Although external collaborators are what we typically think of in a global, Amazon-impacted world, it is often just as important if not more important to consider your internal collaborators. Does your sales team talk with production? Does R&D talk with marketing? Does your Ohio location talk with your California location? Often times, different sites within the same country can be more collaboration-challenged than when coordinating with sites in other countries. How often have we heard the challenges in collaborating across the U.S. yet we seem to be able to coordinate across borders? Quite frequently! It is as if we are speaking a different language even though it might be the culture of the south vs. the hustle of New York or the laid-back nature of California.

No matter whether we are collaborating across functions, sites or countries, these keys to success will give you an advantage:

  1. Provide background– Instead of jumping into a conversation and assuming your internal or external partner knows about the initiative, take the time to provide background information. Make sure they are comfortable with the topic and understand what you want to accomplish, why it is important, etc. If you are on the receiving end, make sure to ask questions. Starting on the same page makes all the difference in the world.
  2. Take a breath– This tip relates just as much to collaboration as it does to everyday communication. Do not run on for several minutes on a tangent without pausing to see if your audience is following along. Don’t assume the lack of questions is good news. Ask for confirmation that you are answering their questions and whether what you are saying makes sense.
  3. Build a framework together– For what reason are you collaborating? Most likely you are working on an initiative together or need help or advice from the other person. Either way, build the framework together. Thus, if you are putting together a project plan, make sure to put it together with a give-and-take perspective. Suggest a place to start. Ask the other person where you should go next. Trade off consistently if you need a way to force yourself to remember to ensure fairness. If you have become more expert at collaboration, mix it up. Start with the first few tasks, if you are strong in those areas, and defer to the other person for the areas they are strong in. Build upon each other’s strengths.
  4. Compare resources– Another way to collaborate is to compare resources. For example, if you are rolling out a product, you could have internal and external resources involved in the project. Compare the resources of different team members vs. your objectives. Most likely, each person will be more successful supplying inputs and resources to the areas of the project within their capabilities and resources. It seems quite obvious; however, it can often be an overlooked key to success. In the new product rollout, the engineering group is likely to have access to resources to optimize the production process whereas the logistics group will have more resources available to optimizing packaging. Match up resources with project plans.
  5. Share successes– Sharing in successes and creating opportunities for quick wins encourages collaboration. It is always a good idea to look for opportunities where you can turn 1 + 1 into 22 instead of 2. Collaboration will achieve 22!
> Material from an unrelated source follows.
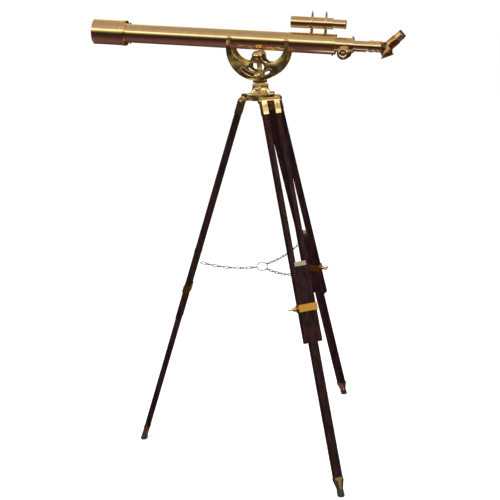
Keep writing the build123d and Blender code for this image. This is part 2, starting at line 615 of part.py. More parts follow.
with BuildPart() as eyepiece_lenses:
    for distance in (20.0, 58.0):
        with BuildSketch(eye_side):
            with BuildLine():
                Polyline((distance, 0), (distance, 11.4), (distance + 2, 11.4))
                dome(distance + 2, 11.4, distance + 4.5)
                Line((distance + 4.5, 0), (distance, 0))
            make_face()
        revolve(axis=eye_axis)
write(eyepiece_lenses.part, "eyepiece_lenses")

# --- Finder ---------------------------------------------------------------------------------
with BuildPart() as finder_tube:
    with BuildSketch(finder_side):
        band(FINDER_FRONT, FINDER_STEP, FINDER_R - 1.8, FINDER_R)
        band(FINDER_STEP - 4, FINDER_STEP, FINDER_BODY_R - 1.8, FINDER_R)
        band(FINDER_STEP, FINDER_REAR, FINDER_BODY_R - 1.8, FINDER_BODY_R)
        band(FINDER_REAR - 3, FINDER_REAR, FINDER_EYE_R - 2, FINDER_BODY_R)
        band(FINDER_REAR, FINDER_END, FINDER_EYE_R - 2, FINDER_EYE_R)
        band(FINDER_END - 5, FINDER_END, FINDER_EYE_R - 6, FINDER_EYE_R + 0.8)
    revolve(axis=finder_axis)
write(finder_tube.part, "finder_tube")

with BuildPart() as finder_lenses:
    with BuildSketch(finder_side):
        band(FINDER_FRONT + 9, FINDER_FRONT + 13, 0, FINDER_R - 1.8)
        band(FINDER_END - 9, FINDER_END - 6, 0, FINDER_EYE_R - 2)
    revolve(axis=finder_axis)
write(finder_lenses.part, "finder_lenses")

BRACKET_R, STALK_W, FOOT_W, FOOT_TOP = 22.5, 11.0, 24.0, 39.0
with BuildPart() as finder_brackets:
    for distance in BRACKETS:
        with BuildSketch(across_tube(distance - BRACKET_T / 2)):
            with Locations((0, FINDER_OVER_TUBE)):
                Circle(BRACKET_R)
            with Locations((0, (FOOT_TOP + FINDER_OVER_TUBE - FINDER_BODY_R) / 2 - 2)):
                Rectangle(STALK_W, FINDER_OVER_TUBE - FINDER_BODY_R - FOOT_TOP + 4)
            with Locations((0, (FOOT_TOP + 28) / 2)):
                Rectangle(FOOT_W, FOOT_TOP - 28)
            with Locations((0, FINDER_OVER_TUBE)):
                Circle(FINDER_BODY_R, mode=Mode.SUBTRACT)
            Circle(SLEEVE_R, mode=Mode.SUBTRACT)
        extrude(amount=BRACKET_T)
write(finder_brackets.part, "finder_brackets")

RING_SCREWS = ((0, 9.0, 8.5), (120, 1.0, 2.5), (240, 1.0, 2.5))  # turn, bare length, head
TUBE_SCREWS = (
    (HOOD_REAR + 14, TUBE_R),
    (HOOD_REAR + 14, -TUBE_R),
    (SLEEVE_REAR - 10, -SLEEVE_R),
    (FOCUSER_REAR - 4, FOCUSER_R + 1),
)
with BuildPart() as small_screws:
    for distance in BRACKETS:
        for turn, bare, head in RING_SCREWS:
            way = up.rotate(Axis((0, 0, 0), along), turn)
            start = finder_side.origin + along * distance + way * BRACKET_R
            with BuildSketch(Plane(origin=start, x_dir=way, z_dir=along)):
                band(0, bare, 0, 2.0)
                band(bare, bare + head, 0, 4.2)
            revolve(axis=Axis(start, way))
    for distance, height in TUBE_SCREWS:
        way = up if height > 0 else -up
        start = over_axle + along * distance + up * height
        with BuildSketch(Plane(origin=start, x_dir=way, z_dir=along)):
            band(0, 4, 0, 2.8)
        revolve(axis=Axis(start, way))
write(small_screws.part, "small_screws")

# --- Legs, each drawn once along +X and turned into place -----------------------------------
WEDGE_IN = 24.0  # the stop wedge's nearer side, clear of the slider's guide
with BuildPart() as leg_rails:
    for way in (-1, 1):
        with BuildSketch(across_leg(RAIL_END)):
            with Locations((0, way * RAIL_Y)):
                Rectangle(RAIL_T, RAIL_W)
        extrude(amount=RAIL_END - LUG_R - 2)
    with BuildSketch(lengthwise(WEDGE_IN)):
        outline((-RAIL_T / 2, -678), (-RAIL_T / 2 - 7, -694), (-RAIL_T / 2, -710))
    extrude(amount=WEDGE_IN - LEG_SIDE)
    with BuildSketch(lengthwise(-RAIL_Y + RAIL_W / 2 + 1)):
        with Locations((0, -CLAMP_AT)):
            Circle(BOLT_R)
    extrude(amount=RAIL_W + 2, mode=Mode.SUBTRACT)

with BuildPart() as leg_ferrules:
    for way in (-1, 1):
        with BuildSketch(across_leg(FERRULE_L)):
            with Locations((0, way * RAIL_Y)):
                Rectangle(RAIL_T + 2 * FERRULE_WALL, RAIL_W + 2 * FERRULE_WALL)
        extrude(amount=FERRULE_L)
        with BuildSketch(lengthwise(way * RAIL_Y - RAIL_W / 2 - FERRULE_WALL)):
            Circle(LUG_R)
        extrude(amount=-RAIL_W - 2 * FERRULE_WALL)
        with BuildSketch(across_leg(FERRULE_L + 1)):
            with Locations((0, way * RAIL_Y)):
                Rectangle(RAIL_T, RAIL_W)
        extrude(amount=FERRULE_L + 1 - LUG_R - 2, mode=Mode.SUBTRACT)
    with BuildSketch(lengthwise(-2 * LEG_SIDE)):
        Circle(BOLT_R)
    extrude(amount=-4 * LEG_SIDE, mode=Mode.SUBTRACT)

SHOE_AT = LEG_L - TIP_L - SHOE_L
with BuildPart() as leg_slider:
    with BuildSketch(across_leg(SHOE_AT + 6)):
        Rectangle(SLIDER_T, SLIDER_W)
    extrude(amount=SHOE_AT + 6 - SLIDER_TOP)
    fillet(leg_slider.edges().filter_by(lambda edge: edge.length > 300), 1.5)

GUIDE_H, GUIDE_WALL, GUIDE_W = 16.0, 1.5, 44.0
with BuildPart() as slider_guide:
    with BuildSketch(across_leg(SLIDER_TOP)):
        Rectangle(SLIDER_T, SLIDER_W)
    extrude(amount=3)
    for way in (-1, 1):
        with BuildSketch(across_leg(SLIDER_TOP + GUIDE_H - 3)):
            with Locations((way * (RAIL_T / 2 + GAP + GUIDE_WALL / 2), 0)):
                Rectangle(GUIDE_WALL, GUIDE_W)
        extrude(amount=GUIDE_H)
        with BuildSketch(across_leg(SLIDER_TOP)):
            with Locations((way * (RAIL_T / 2 - 0.5), 0)):
                Rectangle(3, SLIDER_W)
        extrude(amount=3)

with BuildPart() as clamp_band:
    with BuildSketch(across_leg(CLAMP_AT + CLAMP_H / 2)):
        Rectangle(RAIL_T + 2 * CLAMP_WALL, 2 * (LEG_SIDE + CLAMP_WALL))
        Rectangle(RAIL_T, 2 * LEG_SIDE, mode=Mode.SUBTRACT)
    extrude(amount=CLAMP_H)
    with BuildSketch(lengthwise(-LEG_SIDE - CLAMP_WALL - 4)):
        with Locations((0, -CLAMP_AT)):
            Circle(9)
    extrude(amount=-5)
    with BuildSketch(lengthwise(-LEG_SIDE - CLAMP_WALL - 5)):
        with Locations((0, -CLAMP_AT)):
            Circle(BOLT_R)
    extrude(amount=-CLAMP_WALL - 6, mode=Mode.SUBTRACT)

KNOB_START = LEG_SIDE + CLAMP_WALL + 4 + GAP
clamp_axis = Axis(hinge - leg_up * CLAMP_AT, (0, -1, 0))
clamp_across = Plane(origin=hinge - leg_up * CLAMP_AT, x_dir=(0, -1, 0), z_dir=leg_up)
with BuildPart() as clamp_knob:
    with BuildSketch(clamp_across):
        with BuildLine():
            Polyline((SLIDER_W / 2 + GAP, 0), (SLIDER_W / 2 + GAP, BOLT_R - RUN))
            Polyline((SLIDER_W / 2 + GAP, BOLT_R - RUN), (KNOB_START, BOLT_R - RUN))
            Polyline((KNOB_START, BOLT_R - RUN), (KNOB_START, 7), (KNOB_START + 2, 7))
            ThreePointArc((KNOB_START + 2, 7), (KNOB_START + 7, 8), (KNOB_START + 12, 4))
            Polyline((KNOB_START + 12, 4), (KNOB_START + 16, 4), (KNOB_START + 16, 0))
            Line((KNOB_START + 16, 0), (SLIDER_W / 2 + GAP, 0))
        make_face()
    revolve(axis=clamp_axis)
    with BuildSketch(clamp_across.offset(-2)):
        with BuildLine():
            Polyline((KNOB_START + 14, -4), (KNOB_START + 14, 4), (KNOB_START + 19, 10))
            ThreePointArc((KNOB_START + 19, 10), (KNOB_START + 27, 7), (KNOB_START + 22, 0))
            ThreePointArc((KNOB_START + 22, 0), (KNOB_START + 27, -7), (KNOB_START + 19, -10))
            Line((KNOB_START + 19, -10), (KNOB_START + 14, -4))
        make_face()
    extrude(amount=4)

with BuildPart() as foot_ferrule:
    with BuildSketch(across_leg(LEG_L - TIP_L)):
        Circle(11)
    with BuildSketch(across_leg(SHOE_AT + 10)):
        Rectangle(SLIDER_T + 2, SLIDER_W + 2)
    loft()
    with BuildSketch(across_leg(SHOE_AT + 10)):
        Rectangle(SLIDER_T + 2, SLIDER_W + 2)
    extrude(amount=10)
    with BuildSketch(across_leg(SHOE_AT + 6)):
        Rectangle(SLIDER_T, SLIDER_W)
    extrude(amount=7, mode=Mode.SUBTRACT)

with BuildPart() as rubber_tip:
    with BuildSketch(across_leg(LEG_L + 8)):
        Circle(12)
    extrude(amount=TIP_L + 8)
    split(bisect_by=Plane.XY, keep=Keep.TOP)

for name, azimuth in LEGS.items():
    write(leg_rails.part.rotate(Axis.Z, azimuth), f"{name}_leg_rails")
    write(leg_ferrules.part.rotate(Axis.Z, azimuth), f"{name}_leg_ferrules")
    write(leg_slider.part.rotate(Axis.Z, azimuth), f"{name}_leg_slider")
    write(slider_guide.part.rotate(Axis.Z, azimuth), f"{name}_slider_guide")
    write(clamp_band.part.rotate(Axis.Z, azimuth), f"{name}_clamp_band")
    write(clamp_knob.part.rotate(Axis.Z, azimuth), f"{name}_clamp_knob")
    write(foot_ferrule.part.rotate(Axis.Z, azimuth), f"{name}_foot_ferrule")
    write(rubber_tip.part.rotate(Axis.Z, azimuth), f"{name}_rubber_tip")

# --- Spreader ring and chains ---------------------------------------------------------------
RING_LEAN, VIEW_TURN = radians(31), radians(13)
ring_right = Vector(cos(VIEW_TURN), sin(VIEW_TURN), 0)
ring_normal = Vector(
    sin(VIEW_TURN) * sin(RING_LEAN), -cos(VIEW_TURN) * sin(RING_LEAN), cos(RING_LEAN)
)
ring_plane = Plane(origin=RING_CENTRE, x_dir=ring_right, z_dir=ring_normal)
with BuildPart() as spreader_ring:
    with BuildSketch(Plane(origin=RING_CENTRE, x_dir=ring_right, z_dir=ring_normal.cross(ring_right))):
        with Locations((RING_R, 0)):
            Circle(RING_WIRE)
    revolve(axis=Axis(RING_CENTRE, ring_normal))
write(spreader_ring.part, "spreader_ring")

half_link = LINK_PITCH / 2 + LINK_WIRE + 0.25  # to the wire's middle at a link's end
bow = LINK_W / 2 - LINK_WIRE
with BuildPart() as link:
    with BuildLine() as link_path:
        Line((-half_link + bow, bow), (half_link - bow, bow))
        ThreePointArc((half_link - bow, bow), (half_link, 0), (half_link - bow, -bow))
        Line((half_link - bow, -bow), (-half_link + bow, -bow))
        ThreePointArc((-half_link + bow, -bow), (-half_link, 0), (-half_link + bow, bow))
    with BuildSketch(Plane(origin=(0, bow, 0), z_dir=(1, 0, 0))):
        Circle(LINK_WIRE)
    sweep(path=link_path.wire())

EYE_R, EYE_SHANK, EYE_WIRE = 5.0, 8.0, 1.2
with BuildPart() as chain_eye:
    eye_centre = hinge - leg_up * EYE_AT - leg_out * (RAIL_T / 2 + EYE_SHANK) + Vector(0, RAIL_Y, 0)
    with BuildSketch(Plane(origin=eye_centre, x_dir=leg_out, z_dir=(0, 1, 0))):
        with Locations((EYE_R, 0)):
            Circle(EYE_WIRE)
    revolve(axis=Axis(eye_centre, (0, 1, 0)))
    with BuildSketch(Plane(origin=eye_centre + leg_out * EYE_R, x_dir=(0, 1, 0), z_dir=leg_out)):
        Circle(EYE_WIRE)
    extrude(amount=EYE_SHANK - EYE_R)


def chain_from(start, end):
    """Where the links lie along a shallow hanging curve: an even count, flat and upright by turns."""
    span = (end - start).length
    length = span + 8 * CHAIN_SAG**2 / (3 * span)
    count = 2 * ceil(length / LINK_PITCH / 2)
    points = []
    for step in range(count + 1):
        share = step / count
        drop = 4 * CHAIN_SAG * share * (1 - share)
        points.append(start + (end - start) * share - Vector(0, 0, drop))
    places = []
    for step, (near, far) in enumerate(zip(points, points[1:])):
        level = (far - near).cross(Vector(0, 0, 1))
        normal = level if step % 2 else level.cross(far - near)
        places.append(Plane(origin=(near + far) / 2, x_dir=far - near, z_dir=normal).location)
    return places


for name, azimuth in LEGS.items():
    eye = eye_centre.rotate(Axis.Z, azimuth)
    hook = radians(RING_HOOKS[name])
    reach = RING_R - RING_WIRE
    end = ring_plane.from_local_coords(Vector(reach * cos(hook), reach * sin(hook), 0))
    start = eye + (end - eye).normalized() * (EYE_R - EYE_WIRE)
    with BuildPart() as spreader_chain:
        with Locations(*chain_from(start, end)):
            add(link.part)
        add(chain_eye.part.rotate(Axis.Z, azimuth))
    write(spreader_chain.part, f"{name}_spreader_chain")
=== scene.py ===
"""The look of a brass telescope on a wooden tripod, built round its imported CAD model."""

import json
from math import cos, pi, radians, sin, sqrt, tau

import bmesh
import bpy
from mathutils import Matrix, Vector

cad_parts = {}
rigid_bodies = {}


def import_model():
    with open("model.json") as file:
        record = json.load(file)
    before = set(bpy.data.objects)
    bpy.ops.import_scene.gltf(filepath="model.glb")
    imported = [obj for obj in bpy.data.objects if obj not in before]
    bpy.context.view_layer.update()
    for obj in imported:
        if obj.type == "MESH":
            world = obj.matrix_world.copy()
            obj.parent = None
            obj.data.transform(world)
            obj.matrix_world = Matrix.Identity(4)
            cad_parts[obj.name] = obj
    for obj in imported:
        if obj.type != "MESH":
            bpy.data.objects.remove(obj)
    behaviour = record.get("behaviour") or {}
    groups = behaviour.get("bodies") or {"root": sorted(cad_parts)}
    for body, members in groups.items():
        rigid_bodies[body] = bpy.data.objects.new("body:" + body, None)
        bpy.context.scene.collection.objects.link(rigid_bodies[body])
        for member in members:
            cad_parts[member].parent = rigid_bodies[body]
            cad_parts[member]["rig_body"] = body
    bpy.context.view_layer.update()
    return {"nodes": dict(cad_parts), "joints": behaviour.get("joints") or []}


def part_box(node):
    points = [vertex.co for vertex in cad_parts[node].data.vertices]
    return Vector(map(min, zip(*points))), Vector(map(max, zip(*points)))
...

Collaborating has emerged as vital to success for any project or major initiative. We must communicate internally among departments, facilities, and levels of the organization. That alone can put most companies over the edge. However, in today’s Amazon-impacted, global environment, we must collaborate externally as well. Customers, suppliers, supply chain partners and other business partners such as trusted advisors must come together and collaborate with a clear, shared objective to achieve dramatic business results.